■ Work to be completed:
Copy out all the data, word for word.

^^^^^^^^

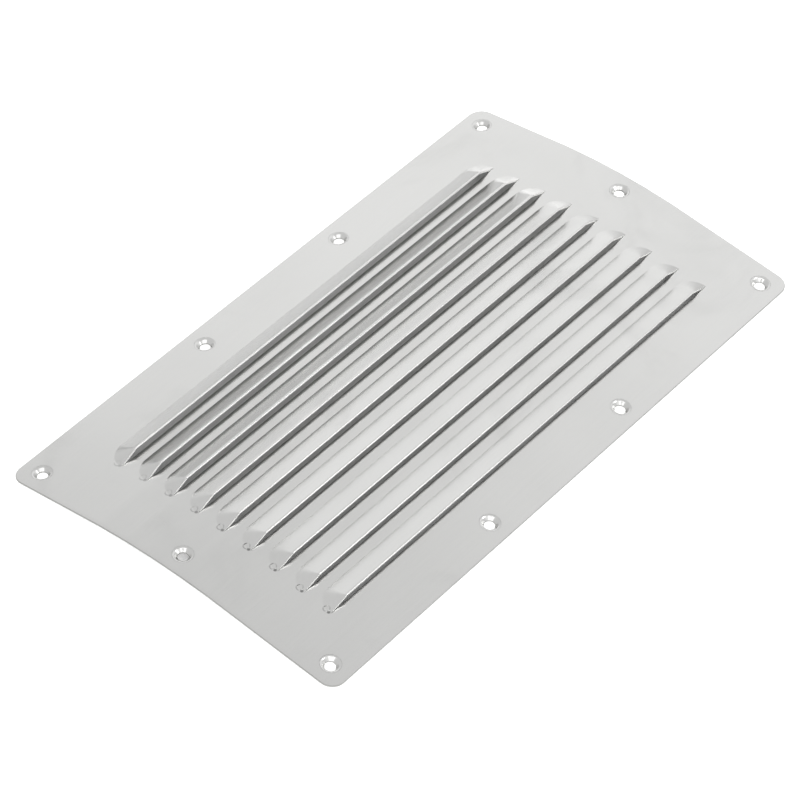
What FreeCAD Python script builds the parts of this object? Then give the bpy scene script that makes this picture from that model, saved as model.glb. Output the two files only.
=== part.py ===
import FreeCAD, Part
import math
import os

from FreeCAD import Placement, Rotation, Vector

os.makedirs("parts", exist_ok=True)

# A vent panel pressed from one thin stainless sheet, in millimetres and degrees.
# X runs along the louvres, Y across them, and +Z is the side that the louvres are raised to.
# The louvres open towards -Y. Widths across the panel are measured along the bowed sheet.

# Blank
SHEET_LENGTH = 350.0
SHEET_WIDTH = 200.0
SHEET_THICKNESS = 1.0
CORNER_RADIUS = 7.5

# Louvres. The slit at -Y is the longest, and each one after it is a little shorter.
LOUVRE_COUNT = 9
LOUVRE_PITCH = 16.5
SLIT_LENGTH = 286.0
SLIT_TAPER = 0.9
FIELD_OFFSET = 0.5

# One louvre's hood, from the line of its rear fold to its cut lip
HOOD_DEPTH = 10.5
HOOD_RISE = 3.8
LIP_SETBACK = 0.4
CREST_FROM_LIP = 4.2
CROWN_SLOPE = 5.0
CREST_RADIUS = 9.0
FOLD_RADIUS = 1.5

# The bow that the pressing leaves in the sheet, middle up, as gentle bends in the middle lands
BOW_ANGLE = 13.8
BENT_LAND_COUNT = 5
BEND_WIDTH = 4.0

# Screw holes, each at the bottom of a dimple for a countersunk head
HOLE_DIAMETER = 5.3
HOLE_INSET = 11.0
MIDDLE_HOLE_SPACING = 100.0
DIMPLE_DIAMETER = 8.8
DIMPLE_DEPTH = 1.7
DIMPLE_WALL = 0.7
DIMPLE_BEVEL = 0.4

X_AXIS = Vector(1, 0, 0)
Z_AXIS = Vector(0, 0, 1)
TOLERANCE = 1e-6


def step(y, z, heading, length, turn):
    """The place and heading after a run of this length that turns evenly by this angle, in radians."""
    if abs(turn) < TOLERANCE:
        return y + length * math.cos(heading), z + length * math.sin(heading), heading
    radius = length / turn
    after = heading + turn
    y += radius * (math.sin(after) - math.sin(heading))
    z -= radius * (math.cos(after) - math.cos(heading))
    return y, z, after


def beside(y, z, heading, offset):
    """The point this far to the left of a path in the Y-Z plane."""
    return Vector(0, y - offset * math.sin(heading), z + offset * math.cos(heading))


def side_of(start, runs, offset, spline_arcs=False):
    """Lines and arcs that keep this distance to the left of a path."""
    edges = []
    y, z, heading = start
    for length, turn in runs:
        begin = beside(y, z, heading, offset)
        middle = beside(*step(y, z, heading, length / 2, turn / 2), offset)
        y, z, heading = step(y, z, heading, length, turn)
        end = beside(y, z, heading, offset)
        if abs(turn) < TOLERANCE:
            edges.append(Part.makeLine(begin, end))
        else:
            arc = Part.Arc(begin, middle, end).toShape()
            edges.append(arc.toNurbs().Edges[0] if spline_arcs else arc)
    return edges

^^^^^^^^

■ Response to this task:
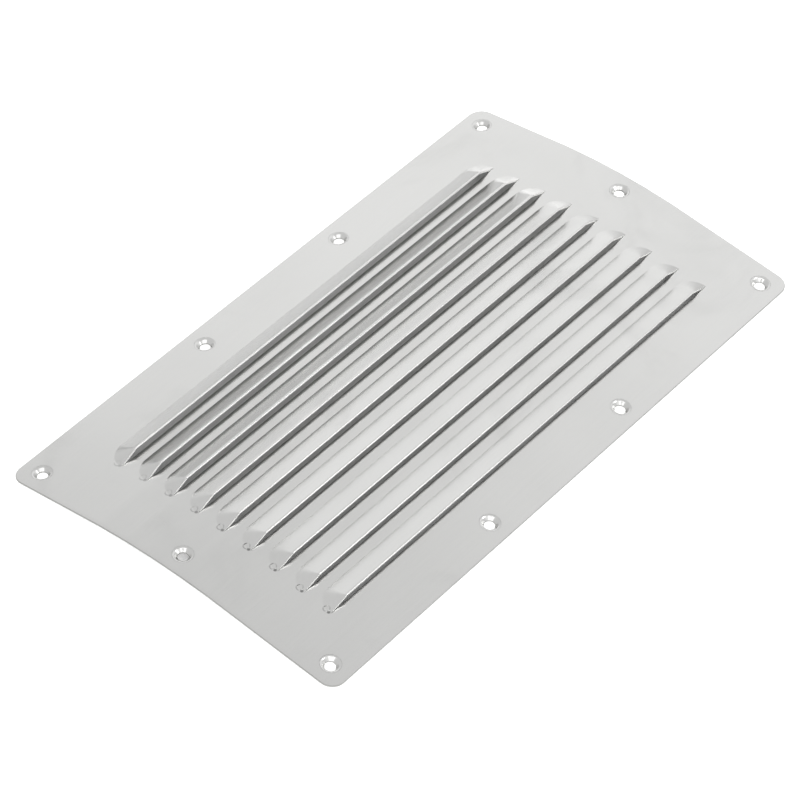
What FreeCAD Python script builds the parts of this object? Then give the bpy scene script that makes this picture from that model, saved as model.glb. Output the two files only.
=== part.py ===
import FreeCAD, Part
import math
import os

from FreeCAD import Placement, Rotation, Vector

os.makedirs("parts", exist_ok=True)

# A vent panel pressed from one thin stainless sheet, in millimetres and degrees.
# X runs along the louvres, Y across them, and +Z is the side that the louvres are raised to.
# The louvres open towards -Y. Widths across the panel are measured along the bowed sheet.

# Blank
SHEET_LENGTH = 350.0
SHEET_WIDTH = 200.0
SHEET_THICKNESS = 1.0
CORNER_RADIUS = 7.5

# Louvres. The slit at -Y is the longest, and each one after it is a little shorter.
LOUVRE_COUNT = 9
LOUVRE_PITCH = 16.5
SLIT_LENGTH = 286.0
SLIT_TAPER = 0.9
FIELD_OFFSET = 0.5

# One louvre's hood, from the line of its rear fold to its cut lip
HOOD_DEPTH = 10.5
HOOD_RISE = 3.8
LIP_SETBACK = 0.4
CREST_FROM_LIP = 4.2
CROWN_SLOPE = 5.0
CREST_RADIUS = 9.0
FOLD_RADIUS = 1.5

# The bow that the pressing leaves in the sheet, middle up, as gentle bends in the middle lands
BOW_ANGLE = 13.8
BENT_LAND_COUNT = 5
BEND_WIDTH = 4.0

# Screw holes, each at the bottom of a dimple for a countersunk head
HOLE_DIAMETER = 5.3
HOLE_INSET = 11.0
MIDDLE_HOLE_SPACING = 100.0
DIMPLE_DIAMETER = 8.8
DIMPLE_DEPTH = 1.7
DIMPLE_WALL = 0.7
DIMPLE_BEVEL = 0.4

X_AXIS = Vector(1, 0, 0)
Z_AXIS = Vector(0, 0, 1)
TOLERANCE = 1e-6


def step(y, z, heading, length, turn):
    """The place and heading after a run of this length that turns evenly by this angle, in radians."""
    if abs(turn) < TOLERANCE:
        return y + length * math.cos(heading), z + length * math.sin(heading), heading
    radius = length / turn
    after = heading + turn
    y += radius * (math.sin(after) - math.sin(heading))
    z -= radius * (math.cos(after) - math.cos(heading))
    return y, z, after


def beside(y, z, heading, offset):
    """The point this far to the left of a path in the Y-Z plane."""
    return Vector(0, y - offset * math.sin(heading), z + offset * math.cos(heading))


def side_of(start, runs, offset, spline_arcs=False):
    """Lines and arcs that keep this distance to the left of a path."""
    edges = []
    y, z, heading = start
    for length, turn in runs:
        begin = beside(y, z, heading, offset)
        middle = beside(*step(y, z, heading, length / 2, turn / 2), offset)
        y, z, heading = step(y, z, heading, length, turn)
        end = beside(y, z, heading, offset)
        if abs(turn) < TOLERANCE:
            edges.append(Part.makeLine(begin, end))
        else:
            arc = Part.Arc(begin, middle, end).toShape()
            edges.append(arc.toNurbs().Edges[0] if spline_arcs else arc)
    return edges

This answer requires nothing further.